CUT_SAFE_CALL( cutStopTimer(hTimer) );
copy_time1 = cutGetTimerValue(hTimer);

CUDA_SAFE_CALL( cudaThreadSynchronize() );

// Reset the timer
CUT_SAFE_CALL( cutResetTimer(hTimer) );
CUT_SAFE_CALL( cutStartTimer(hTimer) );

// Copy memory from the device to the host
CUDA_SAFE_CALL( cudaMemcpy(h_data, d_data, data_sz, cudaMemcpyDeviceToHost) );

CUT_SAFE_CALL( cutStopTimer(hTimer) );
copy_time2 = cutGetTimerValue(hTimer);

// Print Results
printf("\n%d Values\n", num_values);

rate = (double) data_sz / (double) copy_time1;
rate /= 1000000.0;

printf("Copy Host to Device: %gms\tTransfer rate %g GB/s\n", copy_time1, rate);

rate = (double) data_sz / (double) copy_time2;
rate /= 1000000.0;

printf("Copy Device to Host: %gms\tTransfer rate %g GB/s\n", copy_time2, rate);

CUDA_SAFE_CALL(  cudaFreeHost(h_data) );
CUDA_SAFE_CALL(  cudaFree(d_data) );

CUT_EXIT(1, argv);

}

Continuing to see inconsistent performance.

The above program either returns 5.89GB/s or 3.2GB/s. It seems like it is fast for 5 or 6 tries and then slow for 10 or more.

I also noticed that my kernel execution is exhibiting similar performance variation. Sometimes taking 147ms and others 61ms for the same task. When the kernel is fast the corresponding memcpy is as well.

Anyone else noticing performance issues on a Mac Pro (2009) / 8 core?

/Chris

Hi Chris,

what version of CUDA are you using?
And OSX?

CUDA version 2.2. On the latest Mac OS X 10.5.7.

Thanks,
/Chris

Same program sometimes takes a lot longer (twice as long). Here is the result of running a program that adds a large (16M) array or numbers.

$ ./avg 16000000
16000000 Values
Using device 0: GeForce GT 120
host_data address 0x2702000
device data address 0x2720000

Sum of Numbers:
CPU Sum: -9892.17
GPU Sum: -9892.74

Copy data time: 20.000999 msecs.
CPU time: 25.879000 msecs.
GPU time: 153.072006 msecs.
NoOp time: 0.105000 msecs.
NoOp time: 0.030000 msecs.
Total time: 173.072998 msecs.
Transfer rate 3.19984 MB/s

$ ./avg 16000000
16000000 Values
Using device 0: GeForce GT 120
host_data address 0x2702000
device data address 0x2720000

Sum of Numbers:
CPU Sum: -9892.17
GPU Sum: -9892.74

Copy data time: 10.883000 msecs.
CPU time: 25.850000 msecs.
GPU time: 63.616001 msecs.
NoOp time: 0.096000 msecs.
NoOp time: 0.024000 msecs.
Total time: 74.499001 msecs.
Transfer rate 5.88073 MB/s

Made some optimizations, so now, on my new Mac Pro, the program runs in 11ms when slow and 4 ms when fast (~1 out of ten executions).

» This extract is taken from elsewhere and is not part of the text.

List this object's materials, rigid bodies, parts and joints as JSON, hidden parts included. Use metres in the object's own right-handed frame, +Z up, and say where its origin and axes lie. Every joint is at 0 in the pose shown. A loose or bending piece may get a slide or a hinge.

It consistently runs at 9ms on my 2 year old Macbook Pro.

So most of the time, the GT120 is slower than the 8600M GT in my laptop. On the laptop, the nVidia card is also running the display, but on the Mac Pro it is not.

This speed difference issue only appears to be a problem on the Mac Pro.

/Chris

Hi Chris,

I’ve been following your posts. I am currently on vacation but in a week I’ll be able to run your program on a 2008 MacPro with Nvidia 8800. I’ll report back if the timings also vary on this machine - though I’m sure they will not. I have never seen such timing variations yet.

Have you tried making the GT120 the main GPU - so also running the display through it?

The CUDA release notes say something about problems when running CUDA on a GPU not driving the main display. Maybe that’s what you are experiencing?

Mark

Mark,

Thank you for responding.

I’ll try hooking up a display tonight and see if that makes a difference.

Thanks!
/Chris

Ok, as it turns out, hooking up the display does fix the problem.

So that sounds like an NVidia driver issue.

Thanks,
/Chris

Hi Chris,
nice to hear that worked. My CUDA app does a lot of up & downloads so I was pretty impressed to hear you are getting >5 GB/s transfers.

On the 2008 MacPro and GeForce 8800 I get about 3.2 GB/s. Looks like the new MacPro has really improved transfer speeds. Good.

Have you tried using write combined pinned memory for the transfers to the GPU? Does it make any difference?

Mark

Mark,

Not sure what “Write Combined” means, but I’ll look into it. This is using pinned memory.

Unfortunately, the new Zero Copy feature doesn’t work with the GT 120 card.

Thanks!
/Chris

Take a look at the CUDA 2.2 reference manual:
3.30.1.3 #define CU_MEMHOSTALLOC_WRITECOMBINED
and
3.25.2.30 CUresult cuMemHostAlloc

I’m not sure if the GPU has to support this. AFAIK it’s rather a memory allocation thing (disabling the CPU caches) so it should work on all GPUs.

I hate being on vacation . unable to test these things myself :-)

mark

I tried turning on CombinedWrite and the CPU algorithm went from 23ms to 1460ms, memory copy went from 28.8ms to 24.5ms, and the creation of the test data went from 247.8ms to 597ms. Seems like there is no benefit from using CombinedWrite memory.

This was tested on my MacBook Pro. I’ll try it on my faster Mac Pro tonight.

Thanks,
/Chris

Similar results on my Mac Pro. CPU access to the CombinedWrite memory is much slower.

/Chris